В ранней статье Платонова «Пролетарская поэзия» читаем:
«Мы не жалеем себя и не ценим, мы ищем только объективной ценности. Если такой ценности нет – ее надо создать. В этом задача искусства. Искусство есть творчество объективной безотносительной ценности, несравнимой ни с чем и не взвешенной ни на каких весах. Искусство есть такая сила, которая развяжет этот мир от его законов и превратит его в то, чем он сам хочет быть, по чему он сам томится и каким хочет его иметь человек»[323].
Итак, Платонов считал, что подобная истина может быть достигнута, только если человек встанет на внемировую, «внеотносительную» точку зрения, которую писатель отождествлял с позицией объективного научного наблюдения. Но саму науку он понимал не как открытие неизменных законов природы, а как их изменение или приведение в соответствие с собственным внутренним желанием действительности, обладающим чертами объективной необходимости, но одновременно являющимся желанием самого человека.

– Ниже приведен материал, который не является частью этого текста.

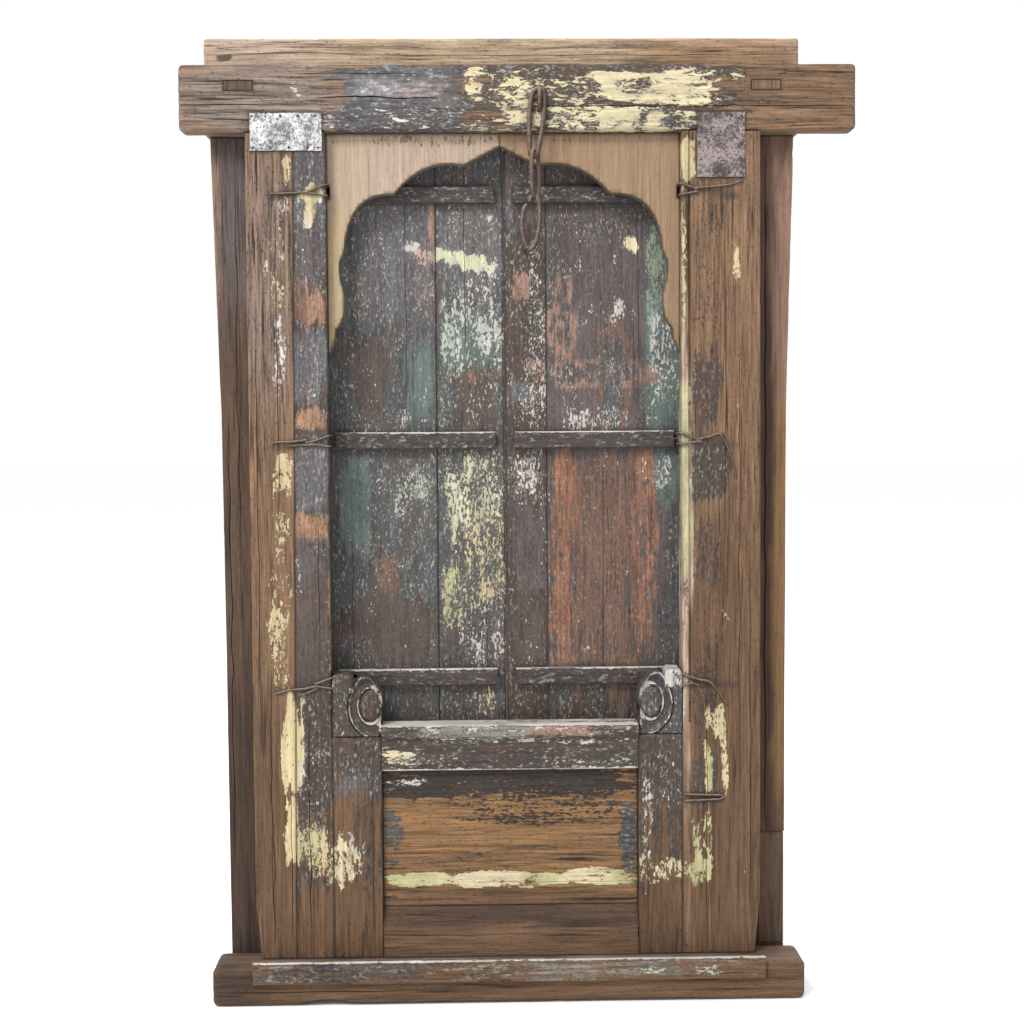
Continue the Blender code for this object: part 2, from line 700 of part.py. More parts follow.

Правда, для открытия этого желания в себе человек должен преобразиться согласно некоей антропологической модели, в которой он исторически становится носителем универсального «всечеловеческого» интеллекта[324].
Хотя Платонов часто противопоставляет в своих статьях 1920-х годов «мысль» о действительности самой действительности, риторически различая «головное» от «настоящего», его нельзя заподозрить ни в иррационализме, ни в позитивизме. «Стихия сознания» должна занять, по его словам, место прежней «души» как всего лишь механической суммы инстинктов, интуиции и ощущений. Но и об отказе от чувственного речь здесь не идет. Платонов пишет о сознании как о «симфонии чувств».